Si sarebbe potuto, per esempio, giocare in modo ironico sulla forza da “maschio alfa” che per anni l’ha caratterizzata, stemperarla, ridendo un po’ su di sé, ma senza azzerarsi. Questa operazione è stata fatta bene in passato da BMW, altro brand del lusso, che con la serie The Hire ha chiesto a otto registri di raccontare il brand dal punto di vista autoriale. Si trattò di un’operazione vincente perché i mini film non vennero percepiti come pubblicità, ma come piccole opere d’arte.
BMW, “facendosi raccontare” dai registi, senza dare loro dei limiti, in modo autoriale, fa la scelta di accettare un punto di vista artistico che trasforma gli spot in qualcos’altro, in piccole opere d’arte. Ma c’è una grande differenza rispetto al rebranding di Jaguar. Nella serie The Hire, il brand resta visibile, seppur non “urlato”, e l’auto, nella sua funzione, resta protagonista. Anzi, grazie allo sguardo del regista, acquisisce una luce di co-attore nei film. Quando Clive Owen fa salire sulla BMW la star Madonna, portandola in una rocambolesca corsa in una città immaginifica, l’auto diventa l’aiutante perfetto dello spericolato autista, dimostrando le proprie capacità prestazionali, senza bisogno di parlare di velocità, accelerazione, stabilità su strada, sicurezza e agilità.
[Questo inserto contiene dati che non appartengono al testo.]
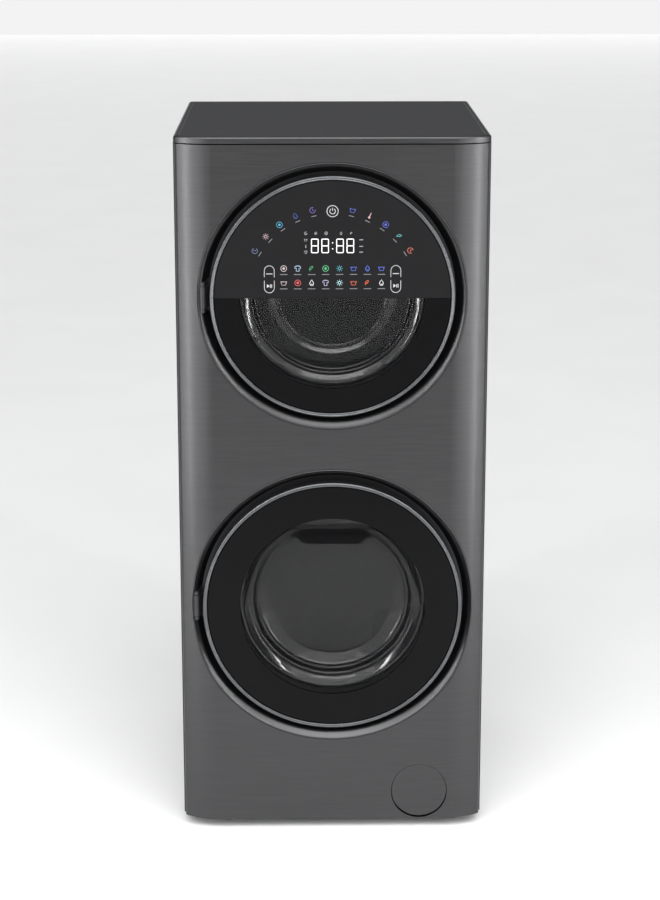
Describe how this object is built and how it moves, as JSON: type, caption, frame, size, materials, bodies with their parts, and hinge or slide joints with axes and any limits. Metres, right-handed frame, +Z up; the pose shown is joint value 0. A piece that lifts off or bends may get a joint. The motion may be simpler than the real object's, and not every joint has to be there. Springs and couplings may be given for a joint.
{
  "type": "washer dryer stack",
  "caption": "Full-height laundry tower with a heat-pump dryer above a front-loading washer, round glass doors and a control panel set in the upper door.",
  "frame": {"origin": "on the floor, at the middle of the width and the depth", "axes": "+Z up, the doors face -Y, +X to the right as seen from the front"},
  "size_m": [0.6, 0.605, 1.4],
  "materials": {
    "titanium_steel": "dark brushed, clear coated",
    "dark_steel": "dark satin paint",
    "zinc_steel": "galvanised",
    "screw_steel": "zinc plated",
    "satin_ring": "satin plated",
    "black_glass": "smoked, printed black round the window",
    "panel_glass": "back-printed dark grey",
    "clear_glass": "clear",
    "dark_plastic": "moulded, fine grain",
    "grey_plastic": "moulded",
    "circuit_board": "lacquered board",
    "drum_steel": "stainless",
    "grey_rubber": "matt",
    "belt_rubber": "matt",
    "cast_alloy": "cast",
    "motor_steel": "painted",
    "cast_weight": "rough"
  },
  "bodies": {
    "cabinet": {"side_panel_left": "dark_steel", "side_panel_right": "dark_steel", "rear_panel": "zinc_steel", "rear_service_cover": "zinc_steel", "panel_screws": "screw_steel", "top_cover": "titanium_steel", "front_panel": "titanium_steel", "base_tray": "zinc_steel", "levelling_feet": "belt_rubber", "mid_shelf": "zinc_steel", "upper_door_surround": "titanium_steel", "lower_door_surround": "titanium_steel", "hinge_brackets": "dark_steel", "door_locks": "dark_plastic", "washer_gasket": "grey_rubber", "tub_front": "grey_plastic", "tub_rear": "grey_plastic", "shaft_bearings": "screw_steel", "drive_belts": "belt_rubber", "washer_motor": "motor_steel", "tub_suspension": "screw_steel", "counterweights": "cast_weight", "heater": "screw_steel", "drain_pump": "grey_plastic", "filter_cover_frame": "dark_plastic", "water_inlet_valve": "grey_plastic", "drain_outlet": "grey_plastic", "power_gland": "dark_plastic", "dryer_bulkhead": "zinc_steel", "dryer_motor": "motor_steel", "compressor": "motor_steel", "heat_exchangers": "cast_alloy"},
    "upper_door": {"upper_door_ring": "satin_ring", "upper_door_frame": "dark_plastic", "upper_door_inner_frame": "dark_plastic", "upper_door_bowl": "clear_glass", "upper_door_hinge_arm": "dark_steel", "upper_door_glass": "black_glass", "control_panel": "panel_glass", "control_board": "circuit_board"},
    "lower_door": {"lower_door_ring": "satin_ring", "lower_door_frame": "dark_plastic", "lower_door_inner_frame": "dark_plastic", "lower_door_bowl": "clear_glass", "lower_door_hinge_arm": "dark_steel", "lower_door_glass": "black_glass"},
    "upper_hook": {"upper_door_hook": "dark_plastic"},
    "lower_hook": {"lower_door_hook": "dark_plastic"},
    "washer_drum": {"washer_drum": "drum_steel", "washer_lifters": "grey_plastic", "drum_spider": "cast_alloy", "drum_pulley": "cast_alloy"},
    "washer_motor_rotor": {"washer_motor_pulley": "motor_steel"},
    "dryer_drum": {"dryer_drum": "drum_steel"},
    "dryer_motor_rotor": {"dryer_motor_shaft": "motor_steel"},
    "roller_left": {"support_roller_left": "dark_plastic"},
    "roller_right": {"support_roller_right": "dark_plastic"},
    "filter_flap": {"filter_cover": "titanium_steel"},
    "pump_filter": {"pump_filter": "dark_plastic"},
    "lint_filter": {"lint_filter": "dark_plastic"}
  },
  "joints": [
    {"name": "upper_door_hinge", "type": "hinge", "parent": "cabinet", "child": "upper_door", "pos_m": [-0.247, -0.289, 1.093], "axis": [0, 0, -1], "range_deg": [0, 110]},
    {"name": "lower_door_hinge", "type": "hinge", "parent": "cabinet", "child": "lower_door", "pos_m": [-0.267, -0.286, 0.473], "axis": [0, 0, -1], "range_deg": [0, 110]},
    {"name": "upper_hook_pivot", "type": "hinge", "parent": "upper_door", "child": "upper_hook", "pos_m": [0.212, -0.276, 1.093], "axis": [0, 0, 1], "range_deg": [0, 8], "stiffness_Nm_per_rad": 0.6},
    {"name": "lower_hook_pivot", "type": "hinge", "parent": "lower_door", "child": "lower_hook", "pos_m": [0.233, -0.276, 0.473], "axis": [0, 0, 1], "range_deg": [0, 8], "stiffness_Nm_per_rad": 0.6},
    {"name": "washer_drum_spin", "type": "hinge", "parent": "cabinet", "child": "washer_drum", "pos_m": [0, 0, 0.473], "axis": [0, 1, 0], "continuous": true},
    {"name": "washer_motor_spin", "type": "hinge", "parent": "cabinet", "child": "washer_motor_rotor", "pos_m": [0.07, 0.2, 0.13], "axis": [0, 1, 0], "continuous": true},
    {"name": "dryer_drum_spin", "type": "hinge", "parent": "cabinet", "child": "dryer_drum", "pos_m": [0, 0, 1.093], "axis": [0, 1, 0], "continuous": true},
    {"name": "dryer_motor_spin", "type": "hinge", "parent": "cabinet", "child": "dryer_motor_rotor", "pos_m": [0.225, 0.15, 0.845], "axis": [0, 1, 0], "continuous": true},
    {"name": "left_roller_spin", "type": "hinge", "parent": "cabinet", "child": "roller_left", "pos_m": [-0.13265, -0.18, 0.86324], "axis": [0, 1, 0], "continuous": true},
    {"name": "right_roller_spin", "type": "hinge", "parent": "cabinet", "child": "roller_right", "pos_m": [0.13265, -0.18, 0.86324], "axis": [0, 1, 0], "continuous": true},
    {"name": "filter_flap_hinge", "type": "hinge", "parent": "cabinet", "child": "filter_flap", "pos_m": [0.174, -0.2951, 0.0335], "axis": [1, 0, 0], "range_deg": [0, 90]},
    {"name": "pump_filter_turn", "type": "hinge", "parent": "cabinet", "child": "pump_filter", "pos_m": [0.174, -0.27, 0.081], "axis": [0, 1, 0], "range_deg": [0, 90]},
    {"name": "lint_filter_slide", "type": "slide", "parent": "cabinet", "child": "lint_filter", "axis": [0, 0, 1], "range_m": [0, 0.115]}
  ],
  "couplings": [
    {"joint": "washer_motor_spin", "follows": "washer_drum_spin", "ratio": 14},
    {"joint": "dryer_motor_spin", "follows": "dryer_drum_spin", "ratio": 24.5},
    {"joint": "left_roller_spin", "follows": "dryer_drum_spin", "ratio": -12.25},
    {"joint": "right_roller_spin", "follows": "dryer_drum_spin", "ratio": -12.25}
  ]
}
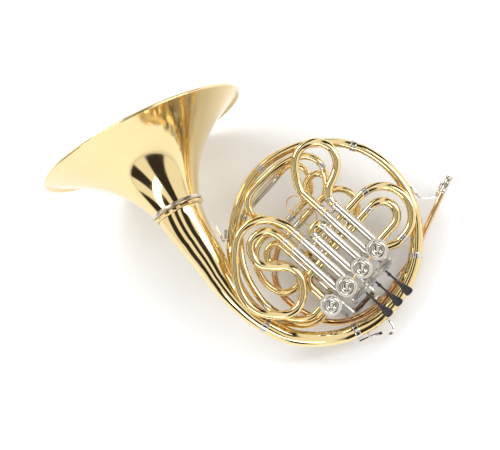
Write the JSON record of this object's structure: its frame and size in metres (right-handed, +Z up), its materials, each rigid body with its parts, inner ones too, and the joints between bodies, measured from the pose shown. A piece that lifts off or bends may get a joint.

In sette minuti di divertimento lo spettatore si concentra sulla scena, dimenticando il brand ma, a fine della visione, si renderà conto, in modo istintivo, chi era il vero attore protagonista: non Madonna, non Clive Owen, ma il brand BMW.
Jaguar ha, però, ancora una possibilità di successo: se nel suo essere stato così dissacrante e visionario verrà capito, apprezzato e sostenuto nel suo messaggio dedicato alla “società del futuro” dalle élite culturali – opinion leader, star, personaggi pubblici, esponenti del mondo della musica e dell’arte – allora gli altri seguiranno. Le masse seguiranno e torneranno a guardare il brand con occhi sognanti. Successo o meno, la negazione del passato del brand è un’operazione sconsigliata per qualunque brand del lusso voglia traghettare il proprio heritage nel futuro.